We noticed a story a few years ago about an English couple that discovered how super-rich the dust from a rock quarry can be in their garden. The story strangely dramatizes how much our planet has been stripped of its nutrients by human encroachment.

Retired school teachers Cameron and Moira Thomson used rock dust and compost to convert six acres of open and infertile land near Pitlochry into what they called a modern Eden.

The soil was enriched so much that they claimed they were growing cabbages the size of footballs, onions bigger than coconuts and gooseberries as big as plums.

Somewhat misguided, however, the Thomsons had the idea that the Earth can be saved if everybody grinds up rocks to rejuvenate the land. They believe replacement of the minerals lost in the soil over the past 10,000 years can grow super plants and perhaps even halt climate change.

While the enrichment of the soil might make things green again . . . if only for a while . . . the super heating of the planet may have reached a point where it is out of control, a team of scientists has concluded. If they are right, the planet is doomed to an early death, and we are all headed for extinction.

It would take a lot of rock grinding to overcome that.

The Thomson experiment has dramatically shown us just how much damage the human race has caused to the Earth during the thousands of years that we have farmed and exploited it.

Instead of keeping the covenant and being stewards of the magnificent Mother who gives us life, we collectively raped and pillaged her until we drained her life energies.

Consider the planet as it was when we first arrived. A plush rain forest, with giant trees, and fruit so large you could make a meal on one picking. When white settlers first came to the Great Lakes only a few hundred years ago, the lakes were teeming with fish. The early fishermen told of scooping them from the waters by the net full.

This writer personally remembers in his youth being able to scoop nets filled with smelt from various Michigan streams during the spring smelt runs. Nobody sees numbers like this in the streams today.

Most of the damage was done within the past century.

We could have stopped it as recently as the 1970s. Even though the Hippies, their eyes temporarily opened by the psychedelic drugs they were experimenting with, sounded the alarm and called in loud voices for us to change our ways, we did nothing.

The environmental laws that were passed as a result of that movement have since been stripped of their effectiveness by the Bush Administration.

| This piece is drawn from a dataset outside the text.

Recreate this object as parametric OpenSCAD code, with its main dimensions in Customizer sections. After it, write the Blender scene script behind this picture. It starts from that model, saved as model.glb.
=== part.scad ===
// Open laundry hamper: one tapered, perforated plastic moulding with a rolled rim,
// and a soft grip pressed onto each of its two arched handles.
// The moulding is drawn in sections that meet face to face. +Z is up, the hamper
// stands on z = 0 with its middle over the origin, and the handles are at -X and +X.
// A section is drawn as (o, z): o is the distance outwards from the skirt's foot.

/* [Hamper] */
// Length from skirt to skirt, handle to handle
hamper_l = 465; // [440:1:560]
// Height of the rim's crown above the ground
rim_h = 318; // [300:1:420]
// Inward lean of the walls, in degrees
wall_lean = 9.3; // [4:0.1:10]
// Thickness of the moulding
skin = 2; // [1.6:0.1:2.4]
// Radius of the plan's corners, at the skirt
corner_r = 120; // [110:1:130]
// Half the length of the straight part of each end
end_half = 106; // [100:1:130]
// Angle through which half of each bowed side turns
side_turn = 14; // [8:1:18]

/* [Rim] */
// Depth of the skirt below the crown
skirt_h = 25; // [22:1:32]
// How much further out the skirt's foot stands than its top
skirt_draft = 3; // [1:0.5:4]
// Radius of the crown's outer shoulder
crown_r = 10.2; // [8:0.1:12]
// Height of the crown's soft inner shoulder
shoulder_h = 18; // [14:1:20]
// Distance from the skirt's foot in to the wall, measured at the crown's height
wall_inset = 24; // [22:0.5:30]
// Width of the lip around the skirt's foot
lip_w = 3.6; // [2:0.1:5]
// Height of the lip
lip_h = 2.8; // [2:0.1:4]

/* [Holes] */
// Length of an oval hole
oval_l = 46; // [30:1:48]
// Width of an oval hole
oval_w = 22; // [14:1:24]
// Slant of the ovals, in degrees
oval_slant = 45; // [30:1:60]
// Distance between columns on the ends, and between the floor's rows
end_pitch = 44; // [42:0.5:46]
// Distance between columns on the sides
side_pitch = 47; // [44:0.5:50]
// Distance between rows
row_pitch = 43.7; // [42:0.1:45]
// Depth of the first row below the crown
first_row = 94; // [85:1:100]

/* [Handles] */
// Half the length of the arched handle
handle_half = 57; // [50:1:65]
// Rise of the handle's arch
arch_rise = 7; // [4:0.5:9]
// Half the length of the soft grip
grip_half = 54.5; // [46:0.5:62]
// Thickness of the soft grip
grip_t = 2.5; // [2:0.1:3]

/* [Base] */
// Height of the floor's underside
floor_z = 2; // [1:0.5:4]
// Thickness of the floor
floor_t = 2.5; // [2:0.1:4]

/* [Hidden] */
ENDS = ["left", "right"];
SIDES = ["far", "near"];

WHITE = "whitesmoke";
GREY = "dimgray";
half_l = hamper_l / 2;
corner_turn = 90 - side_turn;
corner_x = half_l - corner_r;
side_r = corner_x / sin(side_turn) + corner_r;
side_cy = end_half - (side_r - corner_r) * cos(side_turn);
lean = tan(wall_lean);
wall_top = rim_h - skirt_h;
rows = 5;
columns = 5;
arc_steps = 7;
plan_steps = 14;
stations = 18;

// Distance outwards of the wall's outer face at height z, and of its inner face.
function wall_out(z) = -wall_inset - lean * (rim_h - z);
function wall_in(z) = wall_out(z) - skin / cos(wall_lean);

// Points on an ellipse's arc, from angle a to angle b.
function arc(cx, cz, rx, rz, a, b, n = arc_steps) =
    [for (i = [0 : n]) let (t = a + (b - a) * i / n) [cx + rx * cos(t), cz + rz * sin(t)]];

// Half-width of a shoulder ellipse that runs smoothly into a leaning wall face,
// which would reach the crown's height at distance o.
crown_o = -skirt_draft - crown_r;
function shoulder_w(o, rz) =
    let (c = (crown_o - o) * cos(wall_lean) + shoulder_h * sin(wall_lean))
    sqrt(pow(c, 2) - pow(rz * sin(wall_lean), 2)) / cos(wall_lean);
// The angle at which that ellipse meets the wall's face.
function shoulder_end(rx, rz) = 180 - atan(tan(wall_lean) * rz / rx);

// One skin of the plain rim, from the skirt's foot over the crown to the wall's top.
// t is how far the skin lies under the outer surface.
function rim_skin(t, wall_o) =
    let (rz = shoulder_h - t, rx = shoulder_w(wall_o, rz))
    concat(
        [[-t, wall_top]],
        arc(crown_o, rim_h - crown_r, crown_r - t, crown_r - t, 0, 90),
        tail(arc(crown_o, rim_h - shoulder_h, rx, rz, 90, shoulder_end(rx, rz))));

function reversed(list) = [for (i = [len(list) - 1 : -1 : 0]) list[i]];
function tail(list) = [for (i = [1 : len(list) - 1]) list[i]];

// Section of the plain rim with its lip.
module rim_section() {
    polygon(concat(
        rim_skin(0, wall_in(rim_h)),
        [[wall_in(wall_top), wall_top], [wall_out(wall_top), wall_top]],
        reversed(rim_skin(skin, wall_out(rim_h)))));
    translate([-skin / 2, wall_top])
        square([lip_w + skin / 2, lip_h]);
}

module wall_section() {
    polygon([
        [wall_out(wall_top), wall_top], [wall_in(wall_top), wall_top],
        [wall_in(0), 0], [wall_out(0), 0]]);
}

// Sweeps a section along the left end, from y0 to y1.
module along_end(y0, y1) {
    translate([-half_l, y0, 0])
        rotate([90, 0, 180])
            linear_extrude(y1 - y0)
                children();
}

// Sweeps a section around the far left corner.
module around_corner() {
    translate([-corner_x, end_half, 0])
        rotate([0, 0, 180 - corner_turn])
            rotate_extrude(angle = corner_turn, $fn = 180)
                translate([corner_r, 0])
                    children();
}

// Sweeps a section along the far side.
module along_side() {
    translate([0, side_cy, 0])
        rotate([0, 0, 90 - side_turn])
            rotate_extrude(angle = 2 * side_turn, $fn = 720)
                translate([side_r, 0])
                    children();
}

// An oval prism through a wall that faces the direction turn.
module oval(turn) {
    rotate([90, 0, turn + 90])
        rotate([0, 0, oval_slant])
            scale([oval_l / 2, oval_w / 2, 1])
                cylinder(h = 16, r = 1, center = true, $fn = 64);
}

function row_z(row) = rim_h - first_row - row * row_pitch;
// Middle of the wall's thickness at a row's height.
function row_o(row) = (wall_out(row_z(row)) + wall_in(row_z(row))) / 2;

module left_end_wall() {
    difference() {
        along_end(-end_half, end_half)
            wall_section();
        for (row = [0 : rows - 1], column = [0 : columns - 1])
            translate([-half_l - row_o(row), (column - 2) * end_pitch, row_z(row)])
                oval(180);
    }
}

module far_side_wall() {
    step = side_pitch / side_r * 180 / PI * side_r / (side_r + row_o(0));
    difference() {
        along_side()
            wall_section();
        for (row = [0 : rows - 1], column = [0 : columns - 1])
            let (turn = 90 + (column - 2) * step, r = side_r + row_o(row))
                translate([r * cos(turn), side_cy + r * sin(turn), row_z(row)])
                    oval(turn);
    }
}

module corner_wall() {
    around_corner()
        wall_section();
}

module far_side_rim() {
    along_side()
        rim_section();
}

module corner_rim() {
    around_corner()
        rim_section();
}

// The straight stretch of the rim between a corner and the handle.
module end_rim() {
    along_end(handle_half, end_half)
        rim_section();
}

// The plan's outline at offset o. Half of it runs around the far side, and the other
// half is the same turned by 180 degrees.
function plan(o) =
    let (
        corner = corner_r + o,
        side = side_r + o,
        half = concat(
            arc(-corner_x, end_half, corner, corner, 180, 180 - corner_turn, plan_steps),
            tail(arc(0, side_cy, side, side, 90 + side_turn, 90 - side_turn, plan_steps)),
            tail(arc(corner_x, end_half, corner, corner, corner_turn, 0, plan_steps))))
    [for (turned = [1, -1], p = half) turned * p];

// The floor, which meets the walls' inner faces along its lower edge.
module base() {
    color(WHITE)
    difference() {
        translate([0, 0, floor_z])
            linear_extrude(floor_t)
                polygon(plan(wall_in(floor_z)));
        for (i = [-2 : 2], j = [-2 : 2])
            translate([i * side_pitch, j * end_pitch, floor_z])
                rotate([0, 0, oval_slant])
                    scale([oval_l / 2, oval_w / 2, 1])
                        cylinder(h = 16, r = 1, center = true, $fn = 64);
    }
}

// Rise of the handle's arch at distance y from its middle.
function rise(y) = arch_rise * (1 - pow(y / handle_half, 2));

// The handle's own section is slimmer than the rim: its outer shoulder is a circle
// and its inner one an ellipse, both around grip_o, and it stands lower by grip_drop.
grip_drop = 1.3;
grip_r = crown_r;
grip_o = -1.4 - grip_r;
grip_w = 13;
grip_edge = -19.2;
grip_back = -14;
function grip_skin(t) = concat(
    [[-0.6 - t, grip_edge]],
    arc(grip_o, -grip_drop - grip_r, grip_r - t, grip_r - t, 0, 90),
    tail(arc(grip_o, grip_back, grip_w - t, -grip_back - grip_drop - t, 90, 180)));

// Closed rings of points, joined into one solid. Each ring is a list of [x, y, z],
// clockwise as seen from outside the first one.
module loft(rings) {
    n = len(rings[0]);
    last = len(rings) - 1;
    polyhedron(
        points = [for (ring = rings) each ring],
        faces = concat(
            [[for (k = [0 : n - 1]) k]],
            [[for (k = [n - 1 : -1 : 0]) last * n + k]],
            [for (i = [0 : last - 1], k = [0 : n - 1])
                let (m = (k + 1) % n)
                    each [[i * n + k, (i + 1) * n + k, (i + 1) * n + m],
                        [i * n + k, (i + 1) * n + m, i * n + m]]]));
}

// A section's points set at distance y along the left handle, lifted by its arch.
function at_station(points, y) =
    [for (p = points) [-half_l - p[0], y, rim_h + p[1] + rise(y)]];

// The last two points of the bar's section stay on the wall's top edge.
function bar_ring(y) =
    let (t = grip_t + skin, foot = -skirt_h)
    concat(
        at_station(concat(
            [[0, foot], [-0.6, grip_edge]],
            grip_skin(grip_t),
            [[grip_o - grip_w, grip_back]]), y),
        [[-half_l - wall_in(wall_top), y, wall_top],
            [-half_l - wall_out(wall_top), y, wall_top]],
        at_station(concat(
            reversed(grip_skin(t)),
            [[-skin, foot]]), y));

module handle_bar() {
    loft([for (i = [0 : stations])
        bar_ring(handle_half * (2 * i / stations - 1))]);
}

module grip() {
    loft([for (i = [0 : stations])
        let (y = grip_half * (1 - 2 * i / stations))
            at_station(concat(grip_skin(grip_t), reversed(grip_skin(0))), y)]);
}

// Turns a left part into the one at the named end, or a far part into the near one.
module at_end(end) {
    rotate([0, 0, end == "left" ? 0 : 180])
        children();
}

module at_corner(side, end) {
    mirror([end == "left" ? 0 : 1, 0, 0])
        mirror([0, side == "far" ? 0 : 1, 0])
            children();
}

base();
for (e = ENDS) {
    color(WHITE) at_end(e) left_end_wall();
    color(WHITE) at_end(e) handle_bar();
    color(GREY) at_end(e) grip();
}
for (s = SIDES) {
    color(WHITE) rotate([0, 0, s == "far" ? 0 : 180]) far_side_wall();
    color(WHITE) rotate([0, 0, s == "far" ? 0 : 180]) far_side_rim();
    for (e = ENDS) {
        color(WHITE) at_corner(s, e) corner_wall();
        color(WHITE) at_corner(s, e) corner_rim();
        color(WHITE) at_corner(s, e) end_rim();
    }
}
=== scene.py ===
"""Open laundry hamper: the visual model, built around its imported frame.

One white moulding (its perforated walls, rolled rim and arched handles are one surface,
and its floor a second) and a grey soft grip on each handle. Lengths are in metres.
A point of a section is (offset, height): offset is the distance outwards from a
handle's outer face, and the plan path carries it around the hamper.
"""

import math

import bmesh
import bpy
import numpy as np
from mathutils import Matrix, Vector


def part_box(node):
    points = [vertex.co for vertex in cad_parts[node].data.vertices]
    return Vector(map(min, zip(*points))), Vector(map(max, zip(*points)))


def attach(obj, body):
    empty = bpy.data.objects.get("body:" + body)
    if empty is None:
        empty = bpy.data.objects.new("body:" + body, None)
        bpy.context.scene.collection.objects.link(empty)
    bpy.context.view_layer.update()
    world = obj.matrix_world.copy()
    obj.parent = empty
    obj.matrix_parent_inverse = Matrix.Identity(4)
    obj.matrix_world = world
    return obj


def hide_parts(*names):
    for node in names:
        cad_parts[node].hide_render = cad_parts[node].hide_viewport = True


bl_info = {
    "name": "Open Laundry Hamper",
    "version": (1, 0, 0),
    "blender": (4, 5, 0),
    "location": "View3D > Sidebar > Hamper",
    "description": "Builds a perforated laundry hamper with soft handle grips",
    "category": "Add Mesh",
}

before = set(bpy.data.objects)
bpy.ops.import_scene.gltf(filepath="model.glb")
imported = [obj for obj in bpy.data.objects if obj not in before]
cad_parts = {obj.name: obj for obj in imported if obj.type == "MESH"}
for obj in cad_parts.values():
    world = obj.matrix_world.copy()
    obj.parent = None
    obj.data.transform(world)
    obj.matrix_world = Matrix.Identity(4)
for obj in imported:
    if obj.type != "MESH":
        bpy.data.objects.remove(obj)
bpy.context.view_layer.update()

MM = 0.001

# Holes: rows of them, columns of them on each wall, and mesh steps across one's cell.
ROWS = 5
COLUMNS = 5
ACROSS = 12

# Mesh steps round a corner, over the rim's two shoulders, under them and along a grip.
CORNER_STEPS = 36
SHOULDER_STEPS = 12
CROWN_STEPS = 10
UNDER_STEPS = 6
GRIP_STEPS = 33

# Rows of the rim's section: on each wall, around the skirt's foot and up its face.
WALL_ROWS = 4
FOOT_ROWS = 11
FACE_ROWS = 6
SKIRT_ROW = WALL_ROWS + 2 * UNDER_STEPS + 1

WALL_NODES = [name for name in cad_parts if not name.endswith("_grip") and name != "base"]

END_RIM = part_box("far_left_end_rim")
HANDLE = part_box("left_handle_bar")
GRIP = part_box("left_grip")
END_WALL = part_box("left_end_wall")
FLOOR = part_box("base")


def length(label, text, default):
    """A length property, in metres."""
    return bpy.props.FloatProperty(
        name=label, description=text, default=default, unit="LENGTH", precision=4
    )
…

The zombies still remain in control, but this is changing. The youth, who are sensitive to the call of our planet, have just forced an important change in U.S. leadership.  Unlike the fat, rich money people who resisted change or doing anything to keep them from further exploitation of the planet for personal wealth, there is hope now resonating around the world that America may soon be a leader in a movement for cleaning the air, land and seas.

Who knows, if we solve some of these hard ecological problems, the idea of grinding rocks to make our soil fertile once more may be just what is needed.